I’m sorry about before. (Ria raises her eyebrows at him) Sometimes I see so much, I don’t know how not to tell people.
Yeah, I get that.
You’re right; most people don’t change. Right? I’ve been there, waiting for it, hoping for it, and then they just… don’t.
(Ria takes an unsteady breath.)
But there are a few, I think, who can.
Any other life lessons?
(leans forward in his chair)
When someone… bashes you around, who’s twice your size, just whenever he feels like it, you learn to read emotions pretty fast. We adapt to survive. Your abuse made you a natural. He made you what you are.
(takes another unsteady breath)
Well, I’ll be sure to thank him.
(Cal laughs and sits back in his chair)
So what about you?
Nah, I’m not a natural. I had to learn this.
Why did you want to learn? What, you all of a sudden became obsessed with facial expressions? (she reads his face) I didn’t think so. So who was it? Who made you who you are?
Lightman’s experiences motivated him to want to learn to be able to read people while Torres’ experiences forced her to quickly learn how to read people.
Who made you who you are or who motivated you to become who you are?
Many of us simply take for granted our talent, gift and career choice. And yet, they all can be traced back to an event or experience.
Raelene, one of my clients was surprised when she, too, thought about the motivation behind her career. Raelene is a hair and makeup artist. Her motivation is to make people beautiful. Why? She never felt beautiful as a child because her father never recognized her physical beauty. When she released the emotional pain and let go of the subconscious need to be beautiful or prove her beauty, she was able to really enjoy her career and artistic expression.

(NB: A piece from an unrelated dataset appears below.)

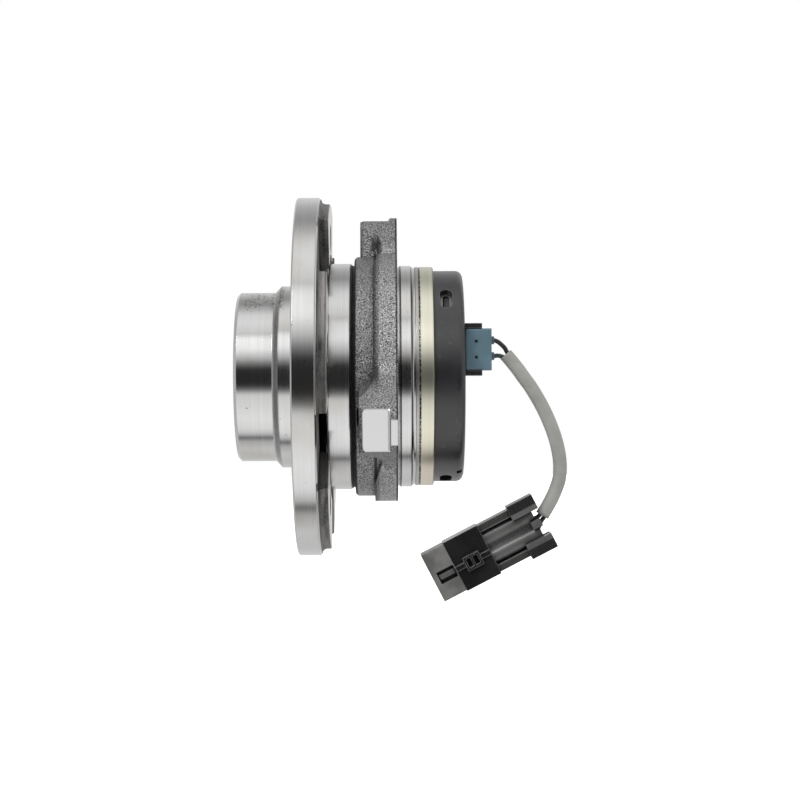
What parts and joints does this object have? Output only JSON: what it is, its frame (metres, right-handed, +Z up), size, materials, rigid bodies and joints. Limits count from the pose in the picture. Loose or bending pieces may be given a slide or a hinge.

Adam became one of the best fitness and nutrition experts in the US. He was motivated to enter into the field because he suffered as he saw his mother live an unhealthy life due to a lack of exercise and poor nutrition. Instead of copying her, Adam went the opposite way, and although at a subconscious level he was trying to rescue his mom, as a result of his experiences and talents, he has helped so many people to live better lives.
Another client, Erin, began her own business teaching yoga and a healthy lifestyle because she, too, like Adam above, was inspired to help other people after growing up with a very ill father.
Chris grew up in the Midwest with very poor but devoted and loving parents. Watching them suffer inspired him to get a higher education, to become an entrepreneur and to become highly successful. Chris also chose to be generous and respectful like his parents.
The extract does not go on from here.